Add FAIKR1 minimax

src/fundamentals-of-ai-and-kr/module1/main.tex

@@ -11,5 +11,6 @@
     \input{sections/_search.tex}
     \input{sections/_local_search.tex}
     \input{sections/_swarm_intelligence.tex}
+    \input{sections/_games.tex}
 
 \end{document}

src/fundamentals-of-ai-and-kr/module1/sections/_games.tex

@@ -0,0 +1,88 @@
+\chapter{Games}
+
+In this course, we are interested in two-player games with 
+perfect knowledge (both players have the same information on the state of the game).
+
+
+\section{Minimax algorithm}
+\marginnote{Minimax algorithm}
+The minimax (min-max) algorithm allows to determine the optimal strategy for a player by
+building and propagating utility scores in a tree where each node represents a state of the game.

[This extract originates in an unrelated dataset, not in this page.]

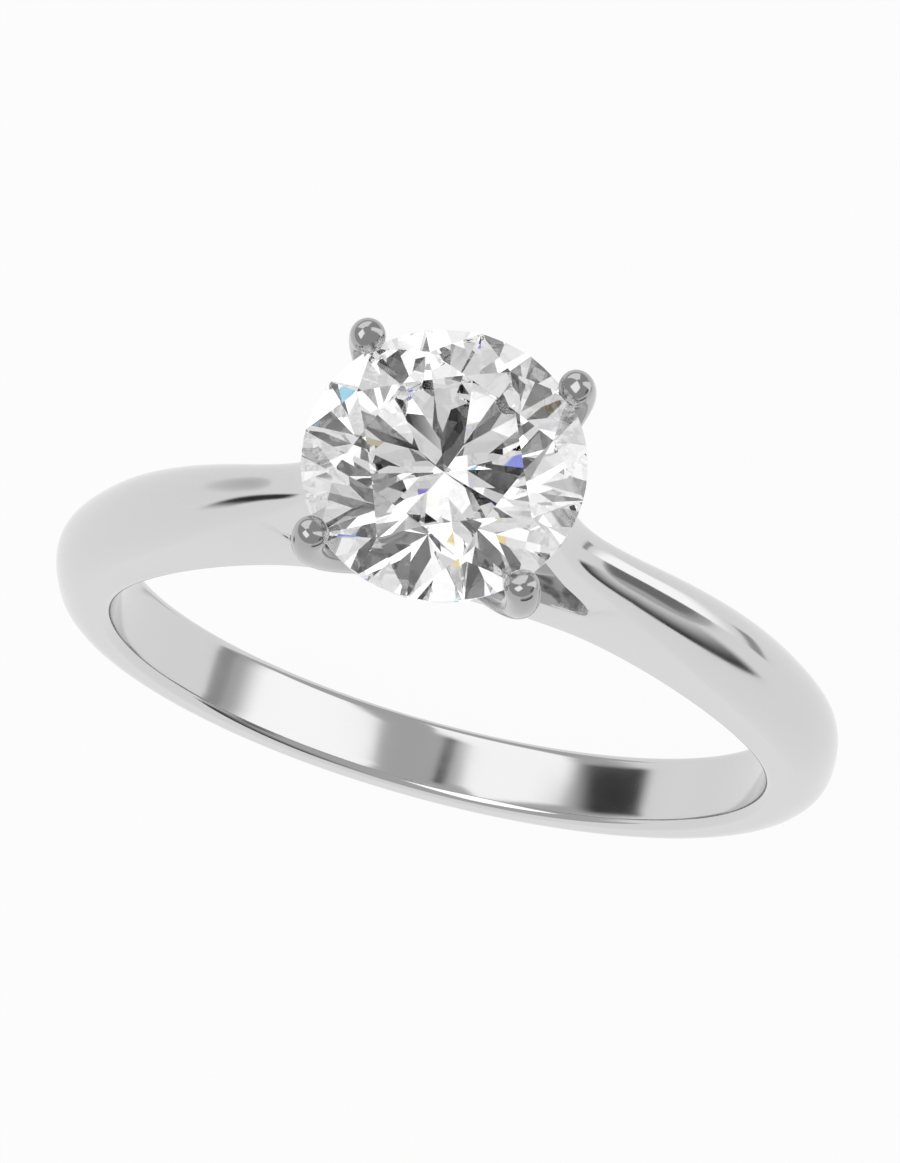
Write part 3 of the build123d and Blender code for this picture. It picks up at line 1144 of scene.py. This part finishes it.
@dataclass
class Studio:
    """Floor, surround, lamps and camera (millimetres and degrees)."""

    floor_gap: float = 0.05
    floor_size: float = 1600.0
    floor_colour: str = "#f4f4f4"
    floor_roughness: float = 0.9
    camera_azimuth: float = 14.87
    camera_elevation: float = 72.55
    camera_distance: float = 131.14
    camera_shift: Point = (0.129, 2.294)
    camera_lens: float = 157.57
    camera_sensor: float = 36.0
    lamp_azimuth: float = -40.0
    lamp_elevation: float = 58.0
    lamp_distance: float = 400.0
    lamp_size: float = 300.0
    lamp_power: float = 0.35      # watts
    head_height: float = 12.0     # what the lamp is turned to, above the ring's centre
    surround: float = 0.50        # brightness of the tent, as metal shows it
    surround_in_stone: float = 0.78    # and as the stone shows it
    floor_seen: float = 0.94      # how much of the floor that the eye sees is pure white
    floor_mirrored: float = 0.84  # and of the floor that metal and stone show

    def make_floor(self) -> None:
        """Pale floor just under the band: seen as white paper, with the ring's soft shadow kept."""
        low = CAD_BOX[0][2] - self.floor_gap * MM
        half = self.floor_size / 2 * MM
        mesh = bpy.data.meshes.new("floor")
        mesh.from_pydata([(-half, -half, low), (half, -half, low), (half, half, low), (-half, half, low)],
                         [], [(0, 1, 2, 3)])
        floor = new_object("floor", mesh)
        material, tree = new_material("floor_matt_white_paper")
        paper = tree.nodes["Principled BSDF"]
        paper.inputs["Base Color"].default_value = srgb(self.floor_colour)
        paper.inputs["Roughness"].default_value = self.floor_roughness
        light = add_node(tree, "ShaderNodeEmission", values={"Color": srgb("#ffffff"), "Strength": 1.0})
        ray = add_node(tree, "ShaderNodeLightPath")
        mirrored = reckon(tree, "ADD", ray.outputs["Is Glossy Ray"], ray.outputs["Is Transmission Ray"],
                          clamp=True)
        dimmed = reckon(tree, "MULTIPLY", mirrored, self.floor_mirrored)
        seen = reckon(tree, "MULTIPLY_ADD", ray.outputs["Is Camera Ray"], self.floor_seen, dimmed)
        both = add_node(tree, "ShaderNodeMixShader",
                        {0: seen, 1: paper.outputs["BSDF"], 2: light.outputs["Emission"]})
        tree.links.new(both.outputs["Shader"], tree.nodes["Material Output"].inputs["Surface"])
        mesh.materials.append(material)

    def make_world(self) -> None:
        """Even white tent round the set."""
        world = bpy.data.worlds.new("tent")
        bpy.context.scene.world = world
        world.use_nodes = True
        tree = world.node_tree
        tent = tree.nodes["Background"]
        tent.inputs["Color"].default_value = srgb("#ffffff")
        ray = add_node(tree, "ShaderNodeLightPath")
        bright = add_node(tree, "ShaderNodeMapRange", {"Value": ray.outputs["Is Transmission Ray"]},
                          {"To Min": self.surround, "To Max": self.surround_in_stone})
        tree.links.new(bright.outputs["Result"], tent.inputs["Strength"])
        white = add_node(tree, "ShaderNodeBackground", values={"Color": srgb("#ffffff"), "Strength": 1.0})
        both = add_node(tree, "ShaderNodeMixShader",
                        {0: ray.outputs["Is Camera Ray"], 1: tent.outputs["Background"],
                         2: white.outputs["Background"]})
        tree.links.new(both.outputs["Shader"], tree.nodes["World Output"].inputs["Surface"])

    def make_lamp(self) -> None:
        """Adds a square softbox above the left, facing the ring's head."""
        data = bpy.data.lights.new("softbox_top", "AREA")
        data.size = self.lamp_size * MM
        data.energy = self.lamp_power
        lamp = bpy.data.objects.new("softbox_top", data)
        bpy.context.scene.collection.objects.link(lamp)
        a, e = math.radians(self.lamp_azimuth), math.radians(self.lamp_elevation)
        way = Vector((math.cos(e) * math.sin(a), -math.cos(e) * math.cos(a), math.sin(e)))
        lamp.location = (Vector((0, 0, self.head_height)) + way * self.lamp_distance) * MM
        lamp.rotation_euler = way.to_track_quat("Z", "Y").to_euler()

    def make_camera(self) -> None:
        """Camera high above the front of the ring, a little to its right."""
        a, e = math.radians(self.camera_azimuth), math.radians(self.camera_elevation)
        right = Vector((math.cos(a), math.sin(a), 0))
        back = Vector((math.sin(a) * math.cos(e), -math.cos(a) * math.cos(e), math.sin(e)))
        up = back.cross(right)
        across, rise = self.camera_shift
        place = (back * self.camera_distance + right * across + up * rise) * MM
        data = bpy.data.cameras.new("camera")
        data.sensor_width = self.camera_sensor
        data.lens = self.camera_lens
        data.clip_start = 0.005
        data.clip_end = 10.0
        camera = bpy.data.objects.new("camera", data)
        bpy.context.scene.collection.objects.link(camera)
        camera.matrix_world = Matrix.Translation(place) @ Matrix((right, up, back)).transposed().to_4x4()
        bpy.context.scene.camera = camera

    def make_cards(self) -> None:
        """Cards that give the polished metal and the stone their contrast.

        The narrow tinted ones stand in for the coloured light that a diamond spreads.
        """
        cards = (
            Card("card_front_right", 40, 66, -10.2, 15, 42, 0.03, Seen.METAL, (0.35, 0.05, 0.95)),
            Card("card_left", -66, 12, 8.6, 12.6, 8.4, 0.03, Seen.METAL, (0.6, 0.4, 0.4)),
            Card("wall_left", -92, 80, -10.2, 22, 60, 0.93, Seen.METAL, (0.3, 0.02, 0.6)),
            Card("card_right_slit", 107, 24, -6, 1, 40, 0.35, Seen.METAL, (0.3, 0.3, 0.3)),
            Card("card_right", 82, 40, 11, 40, 60, 0.2, Seen.METAL, (0.4, 0.2, 0.5)),
            Card("card_back_left", -116, 26, -5.3, -0.4, 6.6, 0.04, Seen.METAL, (0.4, 0.15, 0.3)),
            Card("card_overhead", -165, 16, 104, 180, 38, 0.02, Seen.METAL, (0.2, 0.2, 0.2)),
            Card("softbox_back_right", 112, 34, 2, 96, 40, 1.35),
            Card("softbox_back", -147, 78, 21, 118, 40, 1.32),
            Card("card_lens", 15, 150, 60, 300, 38, 0.02, Seen.STONE),
            Card("card_side_right", 72, 44, 20, 110, 60, 0.02, Seen.STONE),
            Card("card_side_left", -88, 34, 30, 150, 60, 0.02, Seen.STONE),
            Card("softbox_front", -38, 46, 36, 118, 60, 1.3, Seen.STONE),
            Card("fire_blue", 40, 3, 40, 90, 58, 1.0, Seen.STONE, tint="#6070f0"),
            Card("fire_amber", -66, 6, 40, 150, 58, 1.0, Seen.STONE, tint="#f0d890"),
            Card("fire_violet", 160, 3, 40, 150, 39, 1.0, Seen.STONE, tint="#8070d8"),
            Card("fire_cyan", -12, 1, 40, 80, 37, 1.0, Seen.STONE, tint="#70c8e8"),
        )
        for card in cards:
            card.make()


def main() -> None:
    """Builds the ring, its finishes and the studio, in order."""
    logging.basicConfig(level=logging.INFO, format="%(name)s: %(message)s")
    scene = bpy.context.scene
    scene.view_settings.view_transform = "Standard"
    scene.cycles.max_bounces = 32
    scene.cycles.transmission_bounces = 32
    scene.cycles.glossy_bounces = 24
    studio = Studio()
    studio.make_camera()
    gold = PolishedGold().material()
    diamond = CutDiamond().material()
    # the claws are to the eye the same metal, a little greyer: that greyer colour is painted shade for
    # the darker surroundings they mirror
    claw_shaded_metal = PolishedGold("white_gold_rhodium_claw_painted_shade", "#b2b2b2").material()
    head = Head()
    pieces = [RingBody().make(gold), CentreStone().make(diamond), *head.make_claws(claw_shaded_metal),
              head.make_rail(gold), head.make_collet(gold), head.dress_peg(gold)]
    for piece in pieces:
        LOG.info("%s: %d faces", piece.name, len(piece.data.polygons))
    studio.make_floor()
    studio.make_world()
    studio.make_lamp()
    studio.make_cards()


if __name__ == "__main__":
    main()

+It considers the player as the entity that maximizes (\textsc{Max}) its utility and
+the opponent as the entity that (optimally) minimizes (\textsc{Min}) the utility of the player.
+
+
+\begin{figure}[h]
+    \centering
+    \includegraphics[width=0.5\textwidth]{img/_minmax.pdf}
+    \caption{Example of game tree with propagated scores}
+\end{figure}
+
+In a game tree, each level represents the actions a that single player can do.

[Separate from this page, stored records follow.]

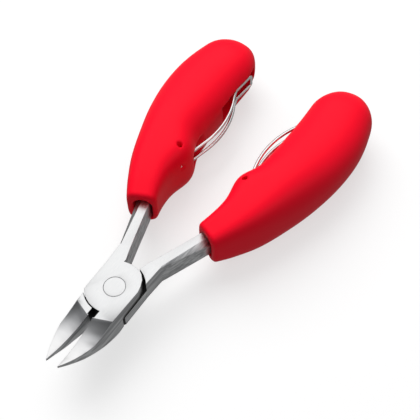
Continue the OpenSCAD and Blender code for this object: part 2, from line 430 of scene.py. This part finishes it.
def hill(y, before, after):
    """A smooth rise of 1 at the knuckle, with its own width on each side."""
    return exp(-((y - KNUCKLE_Y) / (before if y < KNUCKLE_Y else after)) ** 2)


def handle_ring(u, sides, handles, inset=0.0):
    """One section of the handle: a rounded box that is squarer near the mouth."""
    s = station(u)
    step = 0.01
    d = station(u + step) - station(u - step)
    turn = atan2(d[0], d[1])
    end = 1 if u < LAST - 1 else sqrt(max(0, 1 - (u - LAST + 1) ** 2))
    power = handles.section_power + handles.mouth_square * exp(-(u / MOUTH_FADE) ** 2)
    inner = power + handles.knuckle_square * hill(s[1], KNUCKLE_AFTER, KNUCKLE_AFTER)
    lump = handles.knuckle_rise / MM * hill(s[1], KNUCKLE_BEFORE, KNUCKLE_AFTER)
    ring = []
    for i in range(sides):
        c, q = cos(2 * pi * i / sides), sin(2 * pi * i / sides)
        w = end * (s[2] - inset + (lump if c < 0 else 0)) * bulge(c, inner if c < 0 else power)
        ring.append((s[0] + w * cos(turn), s[1] - w * sin(turn),
                     HANDLE_Z + s[4] + end * (s[3] - inset) * bulge(q, power)))
    return ring


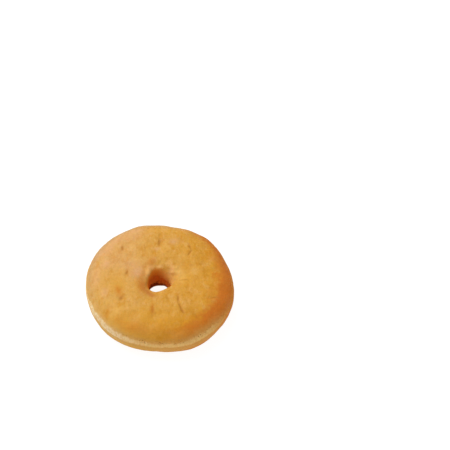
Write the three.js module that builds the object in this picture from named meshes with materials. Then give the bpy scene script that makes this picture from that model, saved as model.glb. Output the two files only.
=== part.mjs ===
// A plain yeast-raised ring doughnut, fried on both sides, with a pale line round its side.
// Millimetres, +Z up. It lies flat, and the origin is the middle of its footprint, on the table.
// +X is the ring's right and -Y its front, as it is seen from the front and above.
import * as THREE from "three";
import { ParametricGeometry } from "three/addons/geometries/ParametricGeometry.js";

// Driving dimensions
const ringRadius = 43.3; // mean radius of the outer side
const ringHeight = 24.4; // table to crown
const holeRadius = 6.9; // mean radius of the hole where it is narrowest
const holeCentre = new THREE.Vector2(-0.5, -1.2);
const waistShare = 0.5; // height of the widest level, as a share of the ring's height
const restDepth = 0.35; // how far the soft underside is pressed flat where it rests

// Squareness of the dough's section: 2 is an ellipse, and more is nearer to a box.
const outerSquareness = 2.5;
const holeSquareness = 5.0;
const underEase = 0.35; // how much less square the section is below

// The pale line round the side swells out between two shallow creases.
const lineShare = 0.61; // height of its middle, as a share of the ring's height
const lineWidth = 4.4;
const creaseWidth = 1.2;
const creaseDepth = 0.32; // of the upper crease; the lower one is half as deep

// Mesh steps
const ringSteps = 98;
const sectionSteps = 60;
const crownCrowding = 0.12; // makes the steps finer over the crown and coarser below
const wallCrowding = 0.18; // makes them finer on both walls and coarser between them

// Unevenness: [waves in a turn, share of the mean, direction of the peak in degrees]
const outlineWaves = [
  [2, 0.0356, -27],
  [3, 0.0022, -44],
  [4, 0.0099, 42],
  [6, 0.0069, -9],
  [7, 0.0036, -6],
];
const holeWaves = [
  [2, 0.06, 70],
  [3, 0.1, 10],
];
const lipWaves = [
  [1, 0.42, 205],
  [2, 0.1, 100],
];
const heightWaves = [
  [1, 0.012, 200],
  [2, 0.014, 60],
  [3, 0.008, 310],
];

// Broad swells of the crust
const swellLength = 17;
const swellHeight = 0.15;
const swellCount = 9;
const swellOnSide = 0.3; // height of the swells on the sides, as a share of that on the crown

// Dents in the top crust: [x, y, length, width, depth, direction in degrees]
const dents = [
  [-22.4, 19.4, 2.4, 1.4, 0.45, 95],
  [-0.7, 23.9, 1.8, 1.6, 0.45, 0],
  [-18.7, 2.0, 2.2, 1.4, 0.5, 80],
  [-21.4, -15.0, 2.0, 1.5, 0.5, 60],
  [-2.3, -23.7, 3.0, 1.5, 0.5, 95],
  [24.9, 8.6, 2.4, 1.6, 0.3, 20],
  [21.8, -26.4, 2.6, 1.6, 0.3, 130],
];

// Folds in the top crust: [x, y, length, width, depth, direction in degrees]
const folds = [
  [11.6, -15.4, 3.2, 1.3, 0.4, 93],
  [13.6, -22.2, 3.6, 1.3, 0.4, 114],
  [16.8, 20.0, 2.8, 1.3, 0.4, 112],
  [17.0, 15.2, 2.4, 1.3, 0.4, 60],
  [14.6, -1.8, 4.4, 1.4, 0.3, 175],
  [-12.0, 4.5, 5.0, 3.0, 0.5, 150],
];

const fullTurn = 2 * Math.PI;

// The mean, made larger and smaller round the ring.
function uneven(mean, waves, turn) {
  const share = waves.reduce(
    (sum, [count, size, peak]) =>
      sum + size * Math.cos(count * (turn - THREE.MathUtils.degToRad(peak))),
    1,
  );
  return mean * share;
}

function pointAt(radius, turn) {
  return new THREE.Vector2(radius * Math.cos(turn), radius * Math.sin(turn));
}

// Low swells: cosines whose directions and lengths step round by the golden angle.
function swell(x, y, z) {
  const goldenAngle = 2.399963;
  let height = 0;
  for (let i = 0; i < swellCount; i++) {
    const heading = i * goldenAngle;
    const slant = Math.cos(i * 1.7) * 0.6;
    const length = swellLength * (1 + 0.5 * Math.cos(i * 2.1));
    const along = x * Math.cos(heading) + y * Math.sin(heading) + z * slant;
    height += Math.cos((fullTurn * along) / length + i * 1.3);
  }
  return (height * swellHeight) / Math.sqrt(swellCount / 2);
}

// An oval hollow with soft edges, seen from above.
function hollow([midX, midY, length, width, depth, direction], x, y) {
  const heading = THREE.MathUtils.degToRad(direction);
  const along = (x - midX) * Math.cos(heading) + (y - midY) * Math.sin(heading);
  const across = (y - midY) * Math.cos(heading) - (x - midX) * Math.sin(heading);
  return -depth * Math.exp(-((along / length) ** 2) - (across / width) ** 2);
}

// The creases above and below the pale line, at one height of the side.
function creases(up, height) {
  const middle = height * lineShare;
  const above = (up - middle - lineWidth / 2) / creaseWidth;
  const below = (up - middle + lineWidth / 2) / creaseWidth;
  return -creaseDepth * (Math.exp(-(above ** 2)) + Math.exp(-(below ** 2)) / 2);
}

// One point of the crust: turn goes round the ring, and lift round the section from its outside.
function crustPoint(turn, lift) {
  const outer = pointAt(uneven(ringRadius, outlineWaves, turn), turn);
  const inner = pointAt(uneven(holeRadius, holeWaves, turn), turn).add(holeCentre);
  const middle = outer.clone().add(inner).multiplyScalar(0.5);
  const outward = outer.clone().sub(inner).normalize();
  const halfWidth = outer.distanceTo(inner) / 2;
  const height = uneven(ringHeight, heightWaves, turn);
  const waist = height * waistShare;
  const halfHeight = lift < Math.PI ? height - waist : waist + restDepth;

  // The section is a superellipse whose squareness goes from the outer value to the hole's.
  const lip = uneven(holeSquareness, lipWaves, turn);
  const square =
    (outerSquareness + lip) / 2 +
    ((outerSquareness - lip) / 2) * Math.cos(lift) -
    underEase * Math.max(0, -Math.sin(lift));
  const wide = Math.abs(Math.cos(lift) / halfWidth);
  const tall = Math.abs(Math.sin(lift) / halfHeight);
  const reach = (wide ** square + tall ** square) ** (-1 / square);
  const normal = new THREE.Vector2(
    (Math.sign(Math.cos(lift)) * (wide * reach) ** (square - 1)) / halfWidth,
    (Math.sign(Math.sin(lift)) * (tall * reach) ** (square - 1)) / halfHeight,
  ).normalize();

  const place = middle.addScaledVector(outward, reach * Math.cos(lift));
  const up = waist + reach * Math.sin(lift);
  const onTop = THREE.MathUtils.smoothstep(normal.y, 0.3, 0.9);
  const onSide = THREE.MathUtils.smoothstep(normal.x, 0.3, 0.8);
  const relief =
    swell(place.x, place.y, up) * THREE.MathUtils.lerp(swellOnSide, 1, Math.abs(normal.y)) +
    onTop * [...dents, ...folds].reduce((sum, one) => sum + hollow(one, place.x, place.y), 0) +
    onSide * creases(up, height);
  place.addScaledVector(outward, relief * normal.x);
  return new THREE.Vector3(place.x, place.y, Math.max(0, up + relief * normal.y));
}

function makeDoughnut() {
  const geometry = new ParametricGeometry(
    (u, v, target) => {
      const around = fullTurn * v;
      const lift =
        around + crownCrowding * Math.cos(around) - wallCrowding * Math.sin(2 * around);
      target.copy(crustPoint(fullTurn * u, THREE.MathUtils.euclideanModulo(lift, fullTurn)));
    },
    ringSteps,
    sectionSteps,
  );
  geometry.computeBoundingBox();
  const middle = geometry.boundingBox.getCenter(new THREE.Vector3());
  geometry.translate(-middle.x, -middle.y, 0);
  return geometry;
}

const crust = new THREE.MeshStandardMaterial({
  color: 0xd89f4b,
  roughness: 0.55,
  metalness: 0,
});

const doughnut = new THREE.Mesh(makeDoughnut(), crust);
doughnut.name = "ring_doughnut";

const group = new THREE.Group();
group.add(doughnut);
export default group;
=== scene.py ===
from math import radians
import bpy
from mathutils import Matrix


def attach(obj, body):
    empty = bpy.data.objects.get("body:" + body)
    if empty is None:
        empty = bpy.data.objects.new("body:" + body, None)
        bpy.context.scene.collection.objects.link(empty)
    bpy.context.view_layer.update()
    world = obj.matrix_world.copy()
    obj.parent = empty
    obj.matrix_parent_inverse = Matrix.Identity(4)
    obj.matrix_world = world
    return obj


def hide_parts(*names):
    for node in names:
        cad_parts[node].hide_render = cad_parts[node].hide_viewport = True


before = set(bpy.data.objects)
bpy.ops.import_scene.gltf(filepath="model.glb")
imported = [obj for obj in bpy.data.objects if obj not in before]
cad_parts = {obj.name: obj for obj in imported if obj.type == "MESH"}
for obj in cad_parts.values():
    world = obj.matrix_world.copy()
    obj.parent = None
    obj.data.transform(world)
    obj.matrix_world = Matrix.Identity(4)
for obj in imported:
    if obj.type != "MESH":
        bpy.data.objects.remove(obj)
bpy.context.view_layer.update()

from types import SimpleNamespace

import bpy
import numpy as np
from mathutils import Vector

# A plain fried ring doughnut on a pale table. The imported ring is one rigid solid, and its place is
# taken here by a finer crust of the same form, with its wrinkles, blisters and browning.
# Shapes are worked out in millimetres, with +Z up, and then the footprint's middle goes to the origin.
millimetre = 0.001
goldenAngle = 2.399963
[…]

+In minimax, the levels where the player plays are the \textsc{Max} levels, 
+while the levels of the opponent are the \textsc{Min} levels.
+
+Given a node $n$ of a game tree,
+an iteration of the minimax algorithm can be described as follows:
+\begin{descriptionlist}
+    \item[Expansion] 
+        Expansion of the sub-tree having $n$ as root by considering the possible moves starting from the state of $n$.
+        
+        The expansion in height stops when a final state is reached or when some predetermined conditions are met 
+        (note that different branches may be expanded with different heights).
+
+        The expansion in width stops when all the possible moves have been considered or when some predetermined conditions are met.
+
+    \item[Evaluation]
+        Each leaf is labeled with a score.

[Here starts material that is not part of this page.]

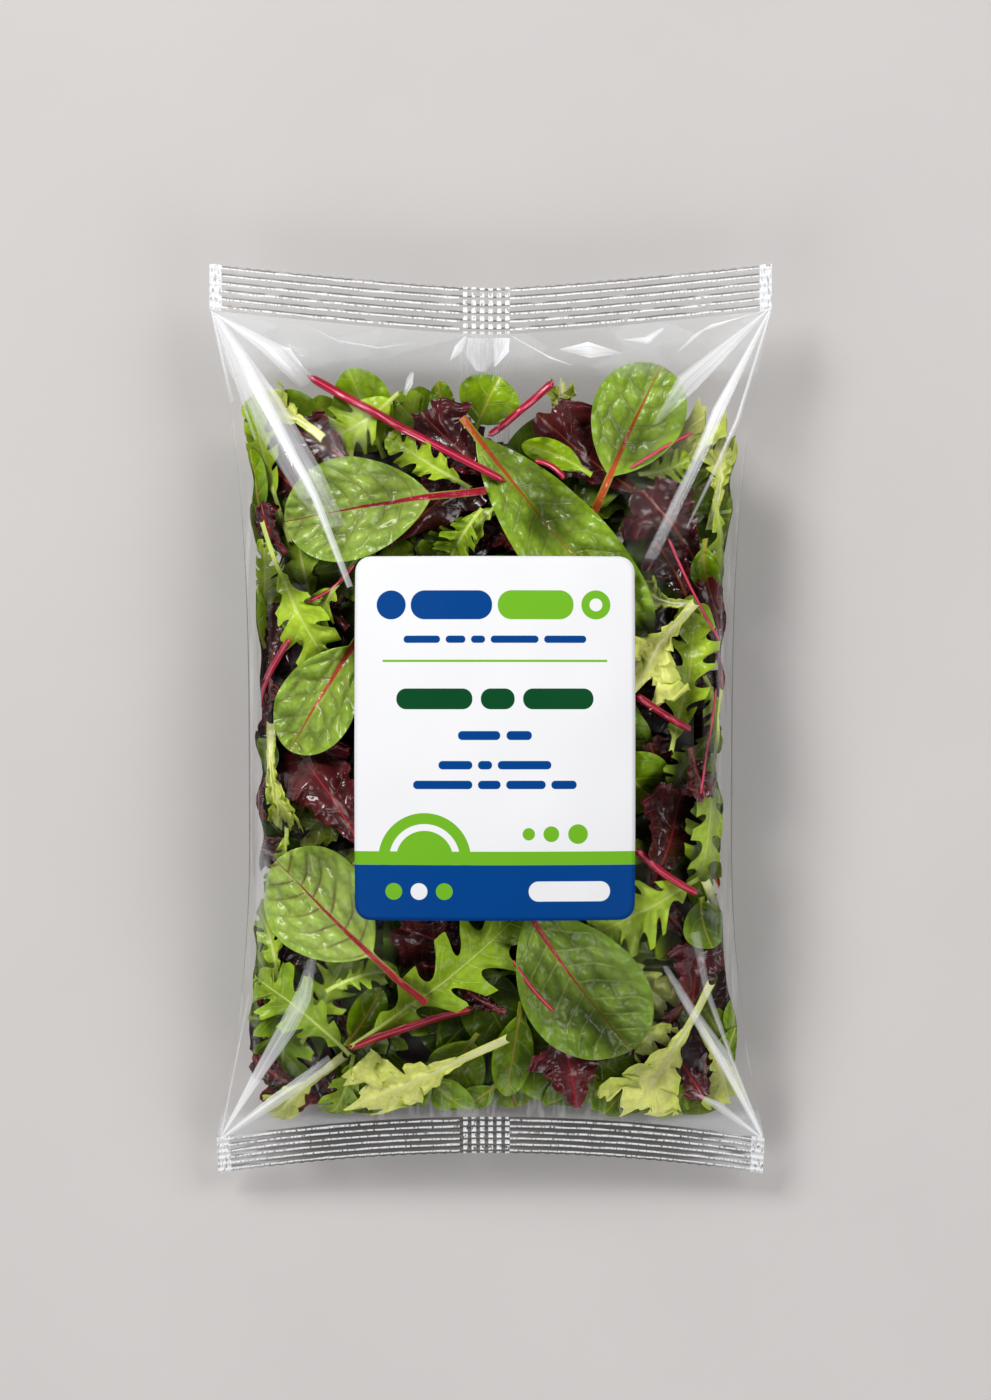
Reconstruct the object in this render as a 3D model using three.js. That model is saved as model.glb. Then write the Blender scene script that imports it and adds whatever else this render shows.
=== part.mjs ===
// A clear pillow bag of baby salad leaves with a card-white label, lying on its back.
// +X is across the bag, +Y runs to the top seal and +Z is up, out of the labelled front.
// The origin is under the middle of the bag, on the surface that it lies on. Millimetres.
import * as THREE from "three";
import { mergeVertices } from "three/addons/utils/BufferGeometryUtils.js";

// Film tube and its two crimped end seals
const LENGTH = 338; // corner to corner, over both seals
const HALF_LENGTH = LENGTH / 2;
const TOP_HALF_WIDTH = 103.5;
const BOTTOM_HALF_WIDTH = 101.7;
const WAIST_HALF_WIDTH = 88.5;
const WAIST_PLACE = 0.36; // share of the filled length, from the bottom seal
const WAIST_TO_TOP_POWER = 3.4;
const WAIST_TO_BOTTOM_POWER = 2.0;
const SEAL_THICKNESS = 0.8;
const TOP_SEAL = { height: 17.2, bow: 9.6, bowPower: 1.3, lift: 30, droop: 0, cornerDrop: 4 };
const BOTTOM_SEAL = { height: 14.5, bow: 8.7, bowPower: 2.0, lift: 23, droop: 7, cornerDrop: 7 };
const CRIMP_COUNT = 6;
const CRIMP_DEPTH = 0.45;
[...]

+        For terminal states, a possible score assignment is:
+        \[ \texttt{utility}(\texttt{state}) = \begin{cases}
+            +1 & \text{Win} \\
+            -1 & \text{Loss} \\
+            0 & \text{Draw}
+        \end{cases} \]
+        For non-terminal states, heuristics are required.
+
+    \item[Propagation]
+        Starting from the parents of the leaves, the scores are propagated upwards 
+        by labeling the parents based on the children's score.
+
+        Given an unlabeled node $m$, if $m$ is at a \textsc{Max} level, its label is the maximum of its children's score.
+        Otherwise (\textsc{Min} level), the label is the minimum of its children's score.
+\end{descriptionlist}
+
+
+\begin{center}
+    \def\arraystretch{1.2}
+    \begin{tabular}{c | m{10cm}}
+        \hline
+        \textbf{Completeness} & Yes, if the game tree is finite \\
+        \hline
+        \textbf{Optimality} & Yes, assuming an optimal opponent (otherwise, it may need more moves) \\
+        \hline
+        \textbf{Time complexity}
+            & $O(b^m)$, with breadth $m$ and branching factor $b$ \\
+        \hline
+        \textbf{Space complexity}
+            & $O(b \cdot m)$, with breadth $m$ and branching factor $b$ \\
+        \hline
+    \end{tabular}
+\end{center}
+
+\begin{algorithm}
+\caption{Minimax algorithm}
+\begin{lstlisting}[mathescape=true]
+def minimax(node, who_is_next):
+    if isLeaf(node): 
+        eval = evaluate(node)
+    elif who_is_next == ME:
+        eval = $-\infty$
+        for c in node.children: # Expansion if needed
+            eval = max(eval, minimax(c, OPPONENT))
+    elif who_is_next == OPPONENT:
+        eval = $+\infty$
+        for c in node.children: # Expansion if needed
+            eval = min(eval, minimax(c, ME))
+    return eval
+\end{lstlisting}
+\end{algorithm}